Each Korean team plays 144 games in the regular season, compared to 162 for a US Major League Baseball (MLB) team and each team plays every other 16 times.  No game is allowed to go past 12 innings and the KBO League's season culminates in its championship series, known as the KBO Korean Series.  The All-Star game takes place in mid-July.  Korean pro baseballers also get a bit of a break during the season as every Monday is an off day for the league.

Jamsil Stadium Seoul, home stadium of the Doosan Bears and the LG Twins.
(Photo by By 주전자.  Licensed under CC BY-SA 3.0 via Wikimedia Commons.)
I think there is at least one baseball stadium in every major US city.  In Korea, there are only eight.  With 10 teams, that means at least two have to share a stadium.  I don't think that ever happens in the US.  As with stadiums in other countries, the Korean fields also have food vendors selling everything from fried chicken (the yummy Korean kind?), pizza, sodas and beer to traditional Korean foods. You can also bring in your own food and drinks.  BUT unlike the US stadiums, there is no assigned seating.  Other  than a "reserved seating" sections for people who pay higher prices, it's first come, first serve.  Unless it's a championship game, stadiums are rarely filled to capacity.   Games always start at 6:30pm Tuesday through Friday (remember, no games on Monday) and at 5:00pm on Saturdays and Sundays.

Korean baseball games are definitely loud with noise.  There are cheerleaders and mascots to raise the adrenaline level of the crowd. Apparently chants are also common!  Forget the jumbo screen and people doing the wave, check out this video.
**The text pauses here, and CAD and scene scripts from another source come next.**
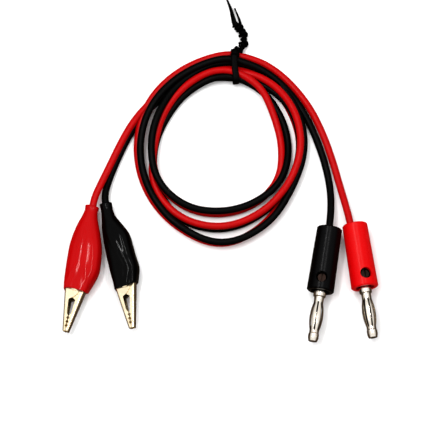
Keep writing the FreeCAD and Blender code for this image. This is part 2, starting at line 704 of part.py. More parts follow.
fill_sheet()
for name in ("red", "black"):
    plug = frame("plug", name)
    plug_housing(name, plug)
    plug_contact(name, plug)
    spring_cage(name, plug)
    clamp_screw(name, plug)
    strands(name, "plug", plug, "-barrel_length", "barrel_length - barrel_bore_end - strand_end_gap", "0")
    clip = frame("clip", name)
    jaw(name, "fixed", 1, "fixed_width", clip)
    jaw(name, "moving", -1, "moving_width", clip)
    pivot_pin(name, clip)
    torsion_spring(name, clip)
    strands(name, "clip", clip, "-tail_reach - crimp_gap", "crimp_gap - strand_end_gap", CRIMP_CENTRE)
    clip_boot(name, clip)
    cord_stretch(f"{name}_clip_lead", CLIP_LEADS[name])
    cord_stretch(f"{name}_plug_lead", PLUG_LEADS[name])
cord_coil()
twist_tie()
document.recompute()

failed = [item.Label for item in document.Objects if {"Invalid", "Error"} & set(item.State)]
names = r"(red|black)_(plug|clip)_|cord_coil|twist_tie"
made = [item for item in document.Objects if re.match(names, item.Label)]
for item in made:
    if item.Shape.isNull() or not item.Shape.isValid():
        failed.append(item.Label)
if failed:
    raise RuntimeError(f"not built: {failed}")
os.makedirs("parts", exist_ok=True)
for item in made:
    solids = len(item.Shape.Solids)
    print(f"{item.Label}: {solids} solid, {item.Shape.Volume:.1f} mm3")
    item.Shape.exportStep(f"parts/{item.Label}.step")
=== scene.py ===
# %% [markdown]
# # Bench test leads
# A red and a black test lead made from one bonded cord, coiled in three turns and held by a twist tie.
# Each wire has a 4 mm spring plug at one end and a booted crocodile clip at the other. The hard parts
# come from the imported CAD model. The soft ones (cord, vinyl boots and tie) and the clips' springs are
# made here, in the same frame and in metres.

import math

import bpy
import numpy as np
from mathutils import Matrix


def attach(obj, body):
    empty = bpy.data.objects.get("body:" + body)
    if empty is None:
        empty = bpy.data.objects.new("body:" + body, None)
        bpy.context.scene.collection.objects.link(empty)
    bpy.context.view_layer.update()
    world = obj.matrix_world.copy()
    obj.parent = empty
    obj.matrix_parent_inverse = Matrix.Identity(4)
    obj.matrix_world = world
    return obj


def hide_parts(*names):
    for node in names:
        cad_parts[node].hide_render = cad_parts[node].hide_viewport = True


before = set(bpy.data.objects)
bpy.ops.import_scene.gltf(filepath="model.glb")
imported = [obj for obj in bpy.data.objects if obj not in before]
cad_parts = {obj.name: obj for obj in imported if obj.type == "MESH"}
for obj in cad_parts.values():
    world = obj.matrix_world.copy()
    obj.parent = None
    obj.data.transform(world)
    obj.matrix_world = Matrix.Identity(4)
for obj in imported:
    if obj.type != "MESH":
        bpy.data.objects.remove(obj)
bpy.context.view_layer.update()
MM = 0.001
print("nodes in the frame:", len(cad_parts))

# %% [markdown]
# ## Camera, floor and light
# The leads lie flat and are seen from almost straight above, so the camera stands 75 degrees up with a
# long lens. A pale floor and one wide soft lamp give the low, even shadows of a product table, and two
# narrow tubes draw bright lines on the glossy parts.

# %% Camera
CAMERA_AIM = np.array([0.75, -22.5, 0.0]) * MM
CAMERA_DISTANCE = 2.0
CAMERA_ELEVATION = math.radians(75)
VIEW_WIDTH = 168.0 * MM
SENSOR_WIDTH_MM = 36


def add_camera():
    """A camera on the aim point's arc, with a lens that makes the view as wide as asked at the aim."""
    data = bpy.data.cameras.new("table_camera")
    data.sensor_width = SENSOR_WIDTH_MM
    data.clip_end = 10
    data.lens = SENSOR_WIDTH_MM * CAMERA_DISTANCE / VIEW_WIDTH
    camera = bpy.data.objects.new("table_camera", data)
    bpy.context.scene.collection.objects.link(camera)
    back = np.array([0, -math.cos(CAMERA_ELEVATION), math.sin(CAMERA_ELEVATION)])
    camera.location = CAMERA_AIM + CAMERA_DISTANCE * back
    camera.rotation_euler = (math.pi / 2 - CAMERA_ELEVATION, 0, 0)
    bpy.context.scene.camera = camera
    return camera


print("lens in mm:", round(add_camera().data.lens, 1))

# %% [markdown]
# A node graph is easier to read when each node is added in one way: its kind, its settings, then its
# inputs, where an input is either a number or another node's output. Colours are written as the hex
# values a designer would use, and one function turns them into linear light.

# %% Node and colour helpers
# the places of a colour mix's two colours and its result, because other kinds of mix share their names
MIX_FIRST, MIX_SECOND, MIX_RESULT = 6, 7, 2


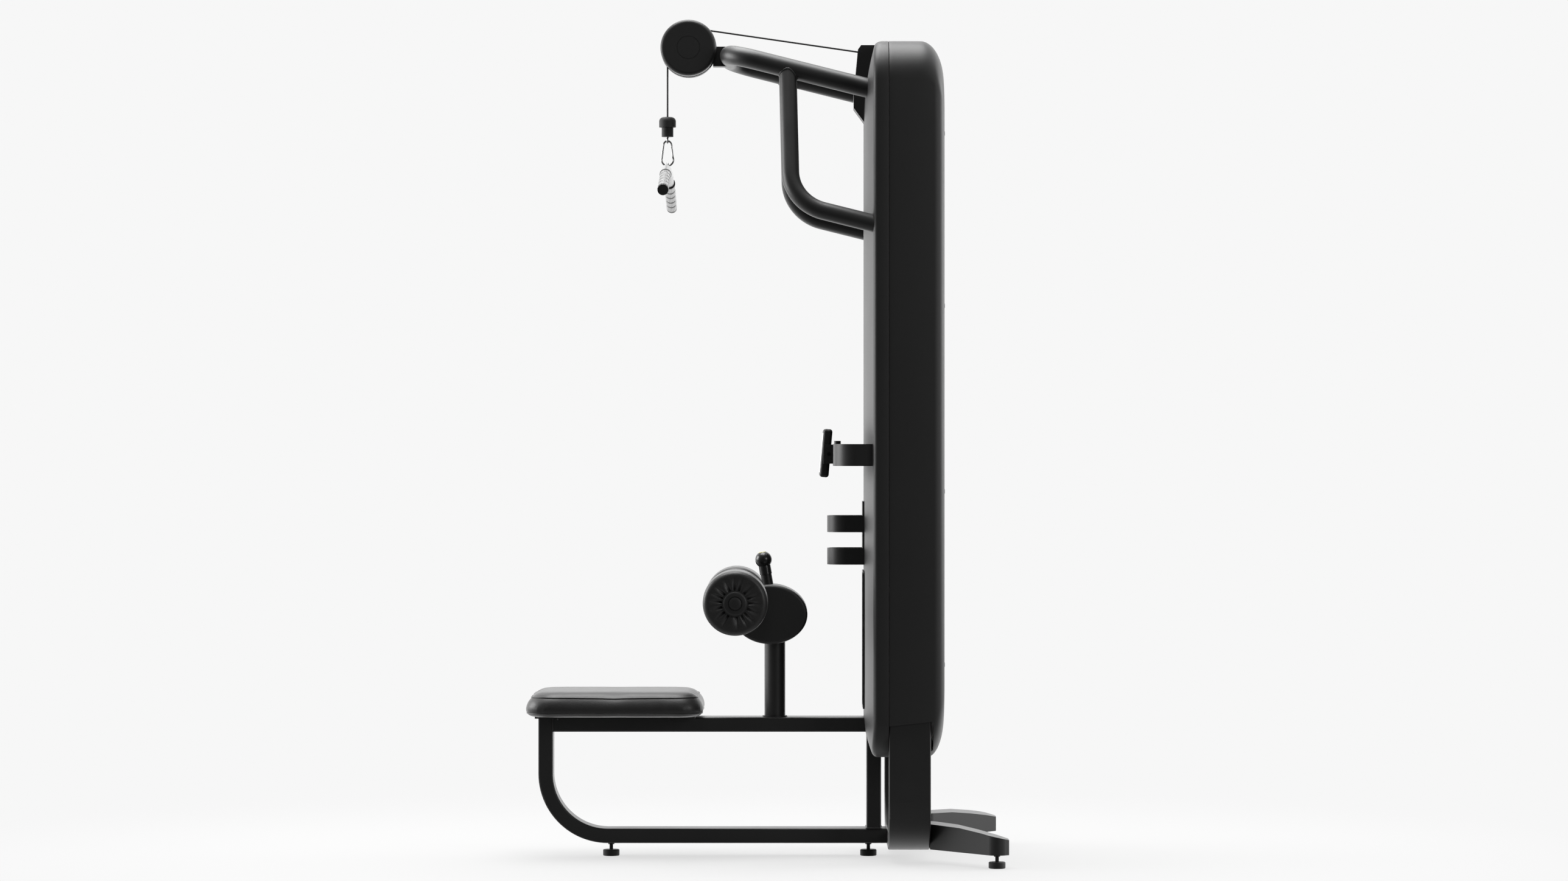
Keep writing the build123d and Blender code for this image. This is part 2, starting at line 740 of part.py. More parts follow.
def thigh_post():
    tube = Line((post_tube_x, 0, beam_top), (post_tube_x, 0, pod_z - 40))
    post = round_tube(tube, post_tube_r, tube_wall)
    post += rod_z(post_tube_x, 0, post_tube_r + 5.5, beam_top, beam_top + 3) \
        - rod_z(post_tube_x, 0, post_tube_r, beam_top - 1, beam_top + 4)
    head_half = 24
    block = rod_y(pivot_x, pod_z, 24, -head_half, head_half)
    block += box(pivot_x - 22, pivot_x + 22, -head_half, head_half, pod_z - 40, pod_z)
    post += block
    return post - rod_y(pivot_x, pod_z, pivot_r + run_fit, -60, 60)


def index_plate():
    """Round plate with scalloped rim that the spring pin rests in."""
    plate = rod_y(pivot_x, pod_z, index_r, -6, 6)
    plate &= box(pivot_x - 80, pivot_x + 80, -10, 10, pod_z + 18, pod_z + 100)
    plate -= rod_y(pivot_x, pod_z, 24, -10, 10)
    for step in range(-3, 4):
        a = math.radians(pin_tilt + 12 * step)
        plate -= rod_y(pivot_x - index_r * math.sin(a), pod_z + index_r * math.cos(a), 4, -10, 10)
    return plate


def rollers():
    y_pad = roller_in
    pad = rod_y(roller_x, roller_z, roller_r, y_pad, roller_out)
    rims = pad.edges().filter_by(GeomType.CIRCLE)
    pad = fillet(rims, 14) - rod_y(roller_x, roller_z, core_r, y_pad - 1, roller_out + 1)
    core = rod_y(roller_x, roller_z, core_r, y_pad, roller_out)
    core += rod_y(roller_x, roller_z, hub_r, roller_out, roller_out + hub_t)
    core -= rod_y(roller_x, roller_z, roller_axle_r + run_fit, 0, roller_out + 2)
    save("roller_far", pad)
    save("roller_near", other_side(pad))
    save("hub_far", core)
    save("hub_near", other_side(core))
    save("roller_axle", rod_y(roller_x, roller_z, roller_axle_r, -roller_out, roller_out))


def pull_pin():
    save("pin_guide", pin_rod(pod_b - 12, 109, 15, pin_r + run_fit) - pod_form(0))
    save("pin_plunger", pin_rod(index_r + slack, 150, pin_r))
    ball = Plane(origin=from_pivot(150), z_dir=from_pivot(1) - from_pivot(0)) * Sphere(23)
    knob = ball & pin_rod(130, 170, 30)
    knob += pin_rod(109 + slack, 133, 16.5)
    knob -= pin_rod(0, 150, pin_r)
    insert = pin_rod(166, 171, 10)
    save("pin_knob", knob - insert)
    save("pin_insert", insert)


def thigh_pads():
    save("pad_post", thigh_post())
    save("index_plate", index_plate())
    save("pod_shell", pod_shell())
    save("pivot_pin", rod_y(pivot_x, pod_z, pivot_r, -pod_half + 2, pod_half - 2))
    rollers()
    pull_pin()


# ---------------------------------------------------------------- bottle holder and console

def bottle_holder():
    face = shell_front
    holder = box(face - cup_t, face, -cup_r, cup_r, cup_z[0], cup_top)
    centre = face - 100 + cup_r
    for z in cup_z:
        outer = rod_z(centre, 0, cup_r, z, z + cup_h) + box(centre, face - cup_t, -cup_r, cup_r, z, z + cup_h)
        r = cup_r - cup_t
        inner = rod_z(centre, 0, r, z - 1, z + cup_h + 1) + box(centre, face - cup_t, -r, r, z - 1, z + cup_h + 1)
        holder += outer - inner
    holder += rod_z(centre, 0, cup_r - cup_t, cup_z[0], cup_z[0] + 3)
    return holder


def console_plane():
    """Frame at the lower front edge of the console, local Y up its face, local Z to the user."""
    a = math.radians(console_tilt)
    return Plane(origin=(console_x, 0, console_low), x_dir=(0, -1, 0), z_dir=(-math.cos(a), 0, math.sin(a)))


def console():
    plane = console_plane()
    case = plane * Pos(0, console_h / 2, -console_t / 2) * Box(2 * console_half, console_h, console_t)
    case = fillet(case.edges(), 8)
    recess = plane * Pos(0, console_h / 2, 0) * Box(2 * console_half - 20, console_h - 24, 4)
    pin = rod_y(hinge_x, hinge_z, 5, -console_half - 25, -console_half + 12)
    save("console_body", case - recess + pin)
    save("console_screen", plane * Pos(0, console_h / 2, -1) * Box(2 * console_half - 20.4, console_h - 24.4, 2))
    jaw_y = -console_half - jaw_gap
    jaw = box(hinge_x - 15, arm_band_x - arm_band_t, jaw_y - 28, jaw_y, hinge_z - 26, hinge_z + 26)
    save("console_jaw", jaw - rod_y(hinge_x, hinge_z, 5 + run_fit, -console_half - 60, -console_half))
    mid = arm_band_x - arm_band_t / 2
    entry = shell_front + crown + 12
    path = FilletPolyline((mid, jaw_y, hinge_z - 2), (mid, arm_band_y, hinge_z - 2),
                          (entry, arm_band_y, hinge_z - 2), radius=arm_band_bend)
    band = sweep_along(path, Rectangle(arm_band_t, arm_band_h), (1, 0, 0))
    band += rod_z(arm_band_x + 6, jaw_y - 20, 9, hinge_z - 31, hinge_z + 36)
    save("console_arm", band - front_form(0, loop_front))


# ---------------------------------------------------------------- weight stack

def plate_low(i):
    """Underside of a weight plate, counted from the bottom."""
    return stack_low + i * plate_pitch


def pin_height():
    return plate_low(plate_count - picked) + plate_t / 2


def stack_top():
    return plate_low(plate_count)


def stem_top():
    return stack_top() + header_t + 40


def weight_plate(i):
    low = plate_low(i)
    plate = box(stack_x - plate_depth / 2, stack_x + plate_depth / 2, -plate_half, plate_half, low, low + plate_t)
    for y in (-rod_y_place, rod_y_place):
        plate -= rod_z(stack_x, y, rod_r + rod_slack, low - 1, low + plate_t + 1)
    plate -= rod_z(stack_x, 0, stem_r + stem_slack, low - 1, low + plate_t + 1)
    slot = rod_x(stack_x - plate_depth, stack_x + plate_depth, 0, low + plate_t / 2, selector_r + selector_slack)
    return plate - slot


def weight_stack():
    split = plate_count - picked
    save("resting_plates", Compound(children=[weight_plate(i) for i in range(split)]))
    save("lifted_plates", Compound(children=[weight_plate(i) for i in range(split, plate_count)]))
    top = stack_top()
    header = box(stack_x - plate_depth / 2, stack_x + plate_depth / 2, -plate_half, plate_half, top, top + header_t)
    for y in (-rod_y_place, rod_y_place):
        header -= rod_z(stack_x, y, rod_r + run_fit, top - 1, top + header_t + 1)
    header += rod_z(stack_x, 0, stem_r, plate_low(0) + 1, stem_top())
    for i in range(plate_count):
        z = plate_low(i) + plate_t / 2
        header -= rod_x(stack_x - 20, stack_x + 20, 0, z, selector_r + selector_slack)
    save("header_and_stem", header)
    z = pin_height()
    front = stack_x - plate_depth / 2
    pin = rod_x(front - 6, stack_x + stem_r + selector_past, 0, z, selector_r)
    pin += rod_x(front - 28, front - 6, 0, z, 13)
    save("selector_pin", pin)


def rods():
    low = stack_low - bumper_h
    high = loop_top - loop_tube
    rod = rod_z(stack_x, rod_y_place, rod_r, low, high)
    save("guide_rods", both_sides(rod))
    bumper = rod_z(stack_x, rod_y_place, 24, low, stack_low - slack)
    bumper -= rod_z(stack_x, rod_y_place, rod_r, low - 1, stack_low)
    save("stack_bumpers", both_sides(bumper))
    inner = loop_half - loop_tube
    bar = box(stack_x - 30, stack_x + 30, -inner, inner, low - crossbar_h, low)
    save("rod_crossbar", bar)


def main():
    os.makedirs("parts", exist_ok=True)
    base_loop_halves()
    beams()
    feet()
    shells()
    head()
    stop_pieces()
    carabiner()
    bar_pieces()
    seat()
    thigh_pads()
    save("bottle_holder", bottle_holder())
    console()
    weight_stack()
    rods()


main()
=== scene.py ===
# %% [markdown]
# # A lat pulldown machine
# The machine is a black gym tower with a weight stack inside, a bent tube arm that carries the cable
# to a head pulley, a bar that hangs from the cable, and a low bench with two foam rollers for the thighs.
# The CAD model fixes every size and every motion. This script gives the machine its looks: it keeps the
# CAD pieces whose shape is right, gives them finishes, and builds the soft and moulded pieces anew.

# %% Load the model
import json
import math
import random

import bmesh
import bpy
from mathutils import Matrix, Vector
from mathutils.bvhtree import BVHTree
from mathutils.geometry import convex_hull_2d


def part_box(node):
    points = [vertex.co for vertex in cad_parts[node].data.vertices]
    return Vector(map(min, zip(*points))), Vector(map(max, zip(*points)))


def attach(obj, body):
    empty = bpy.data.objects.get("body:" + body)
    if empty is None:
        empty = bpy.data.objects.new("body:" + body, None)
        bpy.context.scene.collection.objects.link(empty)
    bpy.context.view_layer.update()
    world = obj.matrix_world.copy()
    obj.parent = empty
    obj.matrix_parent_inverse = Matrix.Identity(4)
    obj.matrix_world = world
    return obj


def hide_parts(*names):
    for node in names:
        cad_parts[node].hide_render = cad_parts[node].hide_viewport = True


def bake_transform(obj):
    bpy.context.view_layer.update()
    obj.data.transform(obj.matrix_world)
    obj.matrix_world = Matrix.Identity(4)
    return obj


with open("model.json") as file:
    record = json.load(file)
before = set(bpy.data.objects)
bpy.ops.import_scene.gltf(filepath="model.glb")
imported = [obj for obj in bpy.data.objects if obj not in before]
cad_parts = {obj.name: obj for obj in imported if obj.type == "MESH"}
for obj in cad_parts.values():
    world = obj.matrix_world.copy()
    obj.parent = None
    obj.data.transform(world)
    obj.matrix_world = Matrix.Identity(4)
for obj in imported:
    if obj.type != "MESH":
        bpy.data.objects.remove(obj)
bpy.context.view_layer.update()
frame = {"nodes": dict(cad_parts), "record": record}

# %% [markdown]
# ## The camera
# A long lens far away keeps the tubes parallel, and a camera level with the middle of the tower shows a
# little of the far side of everything, which is what tells the eye how deep the machine is.

# %% Camera
camera_data = bpy.data.cameras.new("camera")
camera_data.lens = 100
camera_data.sensor_width = 36
camera = bpy.data.objects.new("camera", camera_data)
camera.location = (0.052, -11.93, 1.137)
camera.rotation_euler = (math.radians(90), 0, 0)
bpy.context.scene.collection.objects.link(camera)
bpy.context.scene.camera = camera
bpy.context.scene.view_settings.view_transform = "Standard"
print("camera at", tuple(camera.location))

# %% [markdown]
# ## Floor and light
# The studio is one white room. Black gloss shows only what it reflects, so the room is bright behind the
# machine, half as bright beside and above it, and dim in front: flat sides stay dark and edges get a rim.
# The floor fades out with distance, so it has no horizon, and it keeps a soft shadow under the feet.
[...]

Not surprisingly, Korean baseball teams have been able to lure US pro ballers to join them.  However, the KBO places a cap on the number of foreign players allowed on club rosters. The foreign player limit is currently set at three, increased from 2 players from 2014.   Supposedly, there is also a salary cap to prevent wealthier clubs from signing expensive stars and to avoid excessive salary inflation.  When the KBO first opened its doors to foreign players in 1998, their initial salary cap was set at $120,000. The figure was raised to $200,000 in 1999 and then to $300,000 in 2004. Foreign players may only be signed to one-year contracts, and if they are renewed, their annual salary must not be raised by more than 25 percent.  But eyebrows have been repeatedly raised as it became obvious that very high paid US players were signed with Korean teams with starting salaries far exceeding what they were earning playing in the MLB.

The reverse has been happening for quite sometime now.  Currently, there are 4 South Korean players in the MLB.  Hyun-jin Ryu is a starting pitcher for the Los Angeles Dodgers. In 2013, after spending seven seasons with the Hanwha Eagles, Ryu became the first player from the KBO to join an MLB team via the posting system.  Unfortunately, Ryu sat out most of the 2015 season due to a shoulder injury.  We'll have to see how he fares in spring training leading up to the 2016 playing season.  Another former KBO'er, Shin-Soo Choo, is the right fielder for the Texas Rangers.  Both players were signed with hefty multi-million dollar contracts.  They have arrived at the BIG league!

The O's against the Blue Jays at Camden Yards in Baltimore.
I am by no stretch of any imagination a baseball fan.  The last time I actually went to a game was in July 2010 when I took my nephew to see the Baltimore Orioles play against the Toronto Blue Jays in Camden Yards.  I managed to get us seats about two rows back from the visitors dugout.  They were great seats - we had an an amazing view of the field.  Needless to say, we had a great time at the game.

We'll be in Korea during the baseball season and we'll likely be in Seoul over two nights.  I would love to catch a game one of the two nights.  Seoul is home to three KBO teams - the LG Twins, the Doosan Bears, and the Nexen Heroes.  The Lions and the Bears are two of the KBO League's top teams having played each other, twice in the past three years, to vie for the KBO Korean Series championship title.  It would be cool to see the Bears play the Lions in rematch of a championship game.  I can only dream!

Year Winner Runner Up
2013 Samsung Lions Doosan Bears
2014 Samsung Lions Nexen Heroes
2015 Doosan Bears Samsung Lions

George is not a die hard baseball fan but I think both of us know enough about the sport to enjoy going to one.  We'll have to check out the game schedules for both the Lions and the Twins as our trip nears and figure out how to get tickets.  Pretty sure we can just walk up to the ticket booth on the night of th game.

There's nothing like being at a live game and I'm sure going to one in Korea will be a unique and memorable experience!